In summary, the record in this case does not support a determination that Defendants acted intentionally or willfully as required by the Privacy Act in order for Plaintiffs to recover damages from Defendants’ inadvertent disclosure of protected information; I find unavailing the majority’s attempt to use Defendants’ negligent acts — namely, the failure to label the folder containing the prison employees’ protected information. as “LOU-Sensitive,” and Jones’s transferring of the entire folder, rather than only the information needed to perform the investigation of the computers, to an area that, though unsecured, was closed to prison employees and inmates during the night — to transform Jones’s inadvertent failure to take the folder back to his secure office into an “intentional or willful” disclosure. For this reason, I respectfully dissent. I would reverse the district court’s judgment holding Defendants liable for Plaintiffs’ Privacy Act claim premised on unauthorized disclosure. On Plaintiffs’ cross appeals, I would affirm the district court’s grant of sum*564mary judgment to Defendants on Plaintiffs’ Privacy Act claim premised on Defendants’ violation of internal BOP policies. I would reverse the district court’s dismissal of Plaintiffs’ FTCA claim and its denial of Plaintiffs’ motion for sanctions and remand both issues to the district court for reconsideration.

. The record indicates that all of the agency’s acts relating to the disclosure were Jones’ acts, except the initial failure to place the “LOU-Sensitive” label on the information lists he carried in the folder before they were turned over to Jones for his use every quarter. Since I do not think that a failure to label the lists could be a cause of the disclosure — it had been the practice for years without incident— I do not consider this action pertinent to the willfulness inquiry.

. While the office was not occupied after 7:00 PM by either staff or inmates, inmates' access began at 7:00 AM, a time at which only a skeleton staff was present in the area. The employee on whose desk Jones left the folder started work at 9:00 AM, though evidence indicates it would take her at least twenty minutes to reach her desk after entering the prison complex. Therefore, at most there was only a two-hour-and-twenty-minute window during which the folder sat unsecured and capable of being read by inmates.

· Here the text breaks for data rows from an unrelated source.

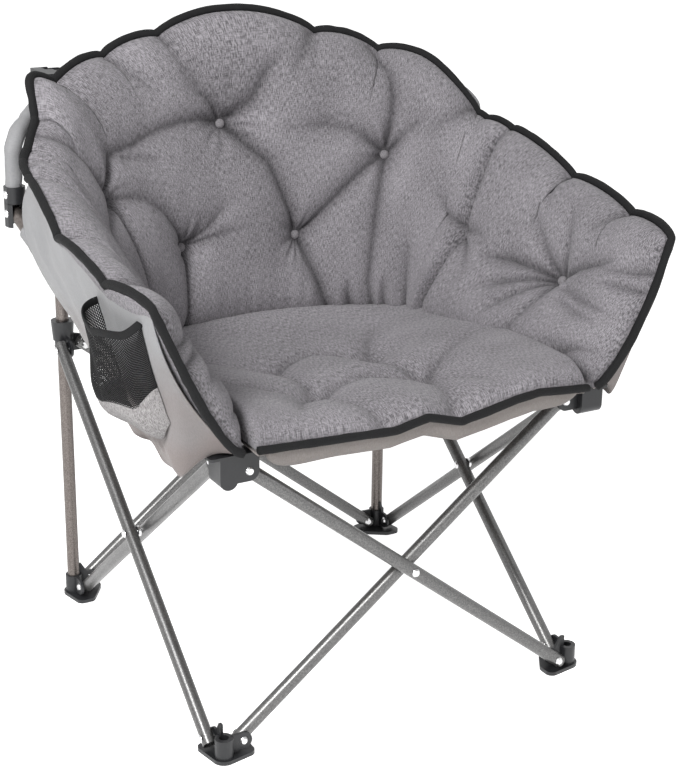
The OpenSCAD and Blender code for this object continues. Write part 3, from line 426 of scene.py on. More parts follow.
# %% Hard finishes
def speckled(tree, shader, dimples, first, second, gloss, bump):
    """Specks or film between two colours, a film in the gloss, and dimples."""
    place = node(tree, "ShaderNodeTexCoord")
    specks = node(tree, "ShaderNodeGroup", node_tree=speck_effect)
    feed(tree, specks.inputs["Vector"], place.outputs["Object"])
    put(specks, Dimples_per_metre=dimples)
    which = "Film" if dimples > 1000 else "Specks"
    feed(tree, shader.inputs["Base Color"],
         colour_mix(tree, specks.outputs[which], (*first, 1), (*second, 1)))
    feed(tree, shader.inputs["Roughness"],
         ramp_between(tree, specks.outputs["Film"], 0.0, 1.0, *gloss))
    bumped(tree, shader, specks.outputs["Height"], *bump)


def hammered(name, dark, pale):
    """Grey metallic enamel with dimples and specks."""
    material, tree, shader = blank(name)
    speckled(tree, shader, 300.0, dark, pale, (0.3, 0.42), (0.08, 0.0003))
    put(shader, Metallic=0.75, Coat_Weight=0.1, Coat_Roughness=0.18)
    return material


def moulded(name, colour, gloss):
    """Moulded plastic with a fine grain and a faint film."""
    material, tree, shader = blank(name)
    worn = [value * 1.7 for value in colour]
    speckled(tree, shader, 1400.0, colour, worn, gloss, (0.25, 0.00012))
    put(shader, Specular_IOR_Level=0.5)
    return material


def plated(name):
    """Bright zinc with fine rubbed marks."""
    material, tree, shader = blank(name)
    speckled(tree, shader, 900.0, (0.62, 0.62, 0.63), (0.86, 0.86, 0.86), (0.2, 0.36), (0.2, 0.0001))
    put(shader, Metallic=1.0)
    return material


leg_enamel = hammered("hammered_leg_enamel", (0.115, 0.114, 0.113), (0.19, 0.188, 0.186))
post_enamel = hammered("hammered_post_enamel", (0.13, 0.112, 0.103), (0.22, 0.195, 0.182))
fitting_nylon = moulded("black_fitting_nylon", (0.014, 0.0145, 0.016), (0.34, 0.5))
rivet_zinc = plated("zinc_rivets")


# %% [markdown]
# ## Finishes on the frame's own pieces
# Each piece of the frame is found by its name, and its material slots get the new finish. The soft
# pieces aren't touched here, because new ones take their place below.

# %% Finish the frame's pieces
def finish_node(name, material):
    """Gives every slot of a frame piece one material."""
    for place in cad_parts[name].material_slots:
        place.material = material


posts = ("upright", "side_rail", "arm_tube", "arch_tube")
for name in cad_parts:
    if "rivet" in name or "link_pin" in name:
        finish_node(name, rivet_zinc)
    elif "_leg_" in name:
        finish_node(name, leg_enamel)
    elif name.startswith(posts):
        finish_node(name, post_enamel)
    elif name.startswith(("foot", "hub", "slider", "bracket", "elbow", "top_link")):
        finish_node(name, fitting_nylon)
print("frame pieces", len(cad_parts))

# %% [markdown]
# ## The bucket's sizes
# Four panels meet at seams: the seat, the back that bends round in a half circle, and two sides.
# Each one is a function from a flat pattern, 0 to 1 both ways, to a place in space. The rim isn't a
# smooth curve: the filling is drawn in at stitches along the edge, and puffs out between them.
# Lengths are in millimetres. Tape sizes are half of the section, and TAPE_OUT is how far the
# tape's middle lies outside the pad's edge.

# %% Sizes and small functions
SEAT_HALF = 268.0
RIM_HALF = 410.0
SEAM_Y = 78.0
BACK_DEPTH = 160.0
RIM_DEPTH = 232.0
SEAM_Z = 452.0
SEAM_RIM_Z = 762.0
TOP_RIM_Z = 935.0
TIP_Z = 682.0
FRONT_Y = -341.0
SEAM_HALF_T = 5.0
ARC_MM = 5.2
HIGH_MM = 420.0
VALLEYS = (-90, -74, -61, -42, -25, -11, 17, 35, 76, 90)
SIDE_VALLEYS = (0.0, 0.36, 0.73, 1.0)
PAD_THICK = 42
SEAT_THICK = 34
FULL_CREASE = 19
TAPE_WIDE = 6.4
TAPE_THICK = 5.8
TAPE_OUT = 5.5
SIDES = (("right", 1), ("left", -1))


def in_mm(places, across=ARC_MM, up=HIGH_MM):
    """Turns pattern places into millimetres on the flat cloth."""
    return [(place[0] * across, place[1] * up, *place[2:]) for place in places]


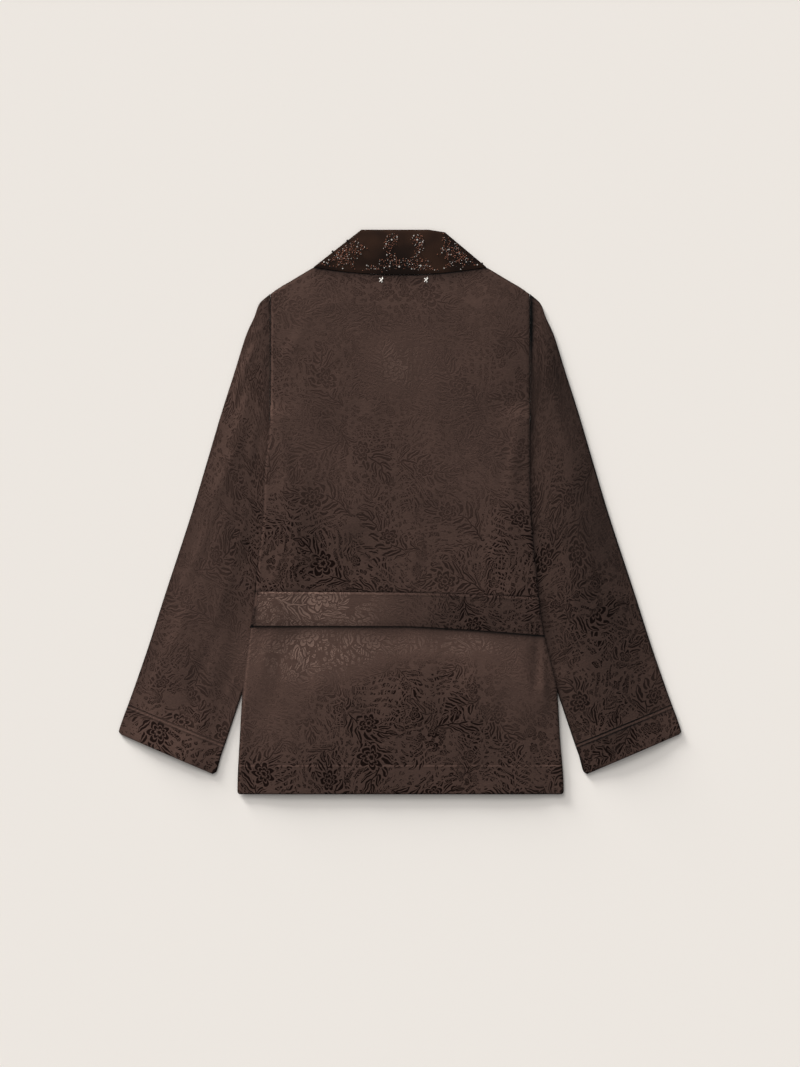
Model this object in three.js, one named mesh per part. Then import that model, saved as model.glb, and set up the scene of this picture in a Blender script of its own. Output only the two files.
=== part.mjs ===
// A short kimono-style jacket laid flat on its front, so that its back faces up.
// Millimetres: X runs from the left sleeve to the right one, Y from the hem to the collar and Z up.
import * as THREE from 'three';

// Walls of cloth
const CLOTH = 1.2; // figured satin with its backing
const BAND = 1.5; // plain satin folded double down the fronts
const COLLAR = 2; // the same band where it stands round the back of the neck
const BELT = 1.8; // half belt, folded double
const CUFF = 1.6; // turned band at the end of a sleeve

// How the layers lie
const SEAM = 0.3; // parting between two pieces that a seam joins
const NIP = 0.6; // parting between front and back cloth just inside a fold
const FLAT = 2 * CLOTH + NIP; // a tube of cloth pressed flat
const TUCKED = FLAT + 0.5; // height of the body's underside over a sleeve tucked beneath it
const TUCK_REACH = 50; // distance over which the body comes down from a tucked sleeve, sideways
const TUCK_RISE = 30; // the same from the underarm downwards
const TUCK_INSIDE = 6; // the body is fully raised this far inside the sleeve's inner fold
const TUCK_ABOVE = 16; // it begins to rise this far above the underarm
const LAP_STEP = 2; // height of the inner front where it lies on the outer one
const LAP_REACH = 60; // distance over which it comes down from there
const CROWN = 2.4; // rise of the back over what lies beneath it
const CROWN_REACH = 60; // distance from an edge over which the back rises
const PUFF = 3; // rise of a sleeve's upper wall, between its folds
const PUFF_REACH = 50; // distance from a fold over which the sleeve rises
const RIM = 5; // width of the rounding along an edge
const RIM_DROP = 0.55; // how far a face bends in at its edge
const BAND_ROUND = 0.08; // share of a front band's width that bends in at its fold
const BELT_ROUND = 0.06; // share of the belt's width that bends in at each fold
const COLLAR_ROUND = { across: 0.025, up: 0.0625 }; // the same of the collar, at its ends and folds

// Lengths that the outline is made from
const HEM_Y = -409;
const HEM_DEPTH = 42; // turned-up hem, stitched along its top
const HEM_EXTRA = 0.4; // the cloth is thicker where the hem is turned up
const NECK_X = 125; // where shoulder, neck and collar meet
const NECK_Y = 355;
const NECK_DIP = 11; // the neck seam's fall between those points
const SHOULDER_X = 188;
const SHOULDER_Y = 313;
const UNDERARM_Y = 146;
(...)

.The majority points out that Jones violated BOP Program Statements by transporting the unlabelled folder into an unsecured area, and that “[a] plain failure to comply with established [agency] policy might constitute 'willful' or 'intentional' conduct actionable under § 552a(g)(4).” White v. Office of Pers. Mgmt., 840 F.2d 85, 87 (D.C.Cir.1988). However, given that Jones was aware of the sensitive nature of the information contained in .the folder and he intended to return it to his office once he had completed his work, I do not think his violation of BOP policy has a sufficiently direct causal connection to the *562disclosure to support a finding that he acted willfully.

. I need not consider the fourth issue Plaintiffs assert on cross appeal- — whether the Privacy Act allows recovery for “lost time” and "future protected measures” as “actual damages” — because I do not think Plaintiffs have stated a valid Privacy Act claim.

. In their original complaint, Plaintiffs included more of Defendants' actions as the basis of their outrage claim. However, the district court dismissed several of these counts for lack of jurisdiction, and Plaintiffs do not appeal this ruling.